I'm up early because I always get up early. Man, do I ever enjoy that hour or two of quiet and peace--before the phone can ring, before the deluge of texts and emails and tweets and random, pointless information starts spraying all over the place--that only really happens in the early mornings. And that hour or two is especially important this week, during E3, when things start off loud and obnoxious--the Microsoft press conference, at the Galen Center on the USC campus, begins in less than three hours--and only get more so from there.
I'm here to see, and touch, all the newest games, the latest technology, etc. But to be honest, all I really want to do is play the games that I already have in my possession. At E3 every year, without fail, I have countless moments when I wish that I could, like Dorothy, click my heels and magically transport myself back to my couch on Beatty Street where I will continue trying to get all five of the lights in that one particularly hairy race in Blur.
I can't do that, of course. What I can do is bring a ridiculous amount of games to E3 with me. I have the PSP go, 3DS, iPhone, and iPad all with me. I do this every year. I think a lot of us do this. I decided on the plane down from Vancouver yesterday that Dead or Alive: Dimensions was going to be my obsession for the week. And if it should fail me at all at any point, Super Stickman Golf, Coin Drop and Pixeljunk Monsters--damn you, Dylan Cuthbert--are all right there to pick up any slack.
I'm also carrying Pilotwings Resort, Advance Wars: Days of Ruin, Mario Kart DS, LEGO Star Wars III 3DS, GTA: Chinatown Wars (DS version), and for some inexplicable reason Dragon Quest IX: Sentinels of the Starry Skies.
I know. Embarrassing.
I remember once saying to Vic that we should do some kind of cooking show for gamers. You know, how to cook something healthy and delicious in the time it takes for DCU Online to update, etc. He asked me if I loved cooking. "Of course I don't love cooking," I said. "I hate cooking. And I'm terrible at it."
He said, "All I know is if you want to make a TV show about something, you'd better love it. Because you have to deal with it every single day, no matter if you're in the mood to or not."
So I'm heading out into my day, slouching towards the lumbering beast of E3 2011, with no less than three gaming systems on my person, with game cartridges stuffed into practically every opening in my pants, while dealing with the completely irrational fear that somehow, some way all my systems will suddenly lose their charges simultaneously, rendering me game-less in the midst of the one place on earth where there could not possibly be a higher games per square foot ratio.
If that's not love, I don't know what is.
I share your pre-dawn sentiments and wake myself at an inappropriately early hour regardless my time to bed just to savour those exquisite moments. I always feel, oddly, like I'm getting away with something... stealing hours for myself that the rest of the world has somehow, mysteriously, failed to notice.
ReplyDeleteI've never been a late sleeper.
When I was a kid I would set my alarm for 5am (or earlier) so that I could get up and play video games for a few, completely uninterrupted hours before I had to go to school (I was never good at sharing and was almost ritualistic-- and still am-- in my quest for the perfect gaming scenario).
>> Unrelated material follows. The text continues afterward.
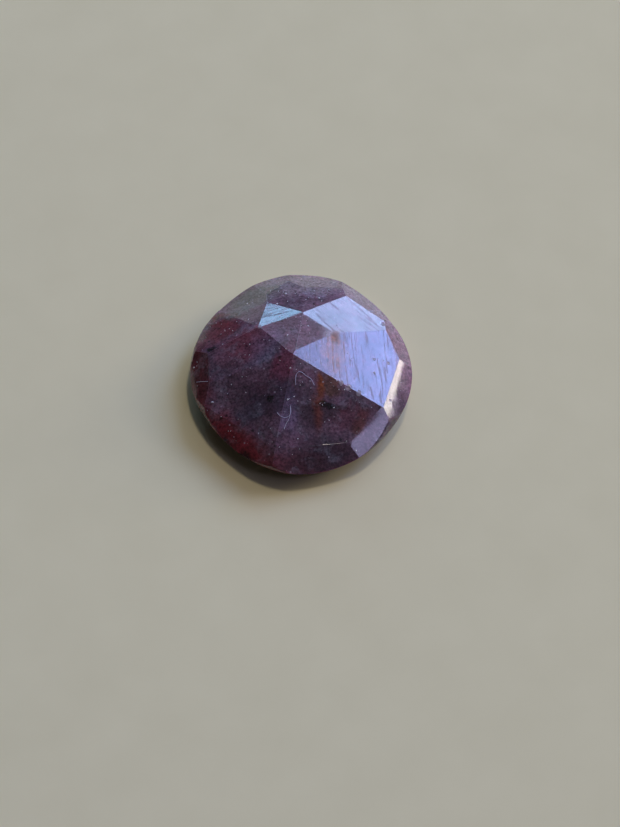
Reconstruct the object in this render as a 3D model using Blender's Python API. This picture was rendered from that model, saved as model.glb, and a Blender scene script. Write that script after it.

I willingly paid the price up front, suffering the torment of dragging my sleepy self out of my warm bed and to the rec room, but without fail it always became worth it on sliding that cartridge in, feeling the springs' click of acknowledgement, and firing up my NES. 100% glorious me time.
I wish you happy "you-time" amidst the madness at E3, and hope your fears of spontaneous discharge (of electronic equipment) fail to manifest.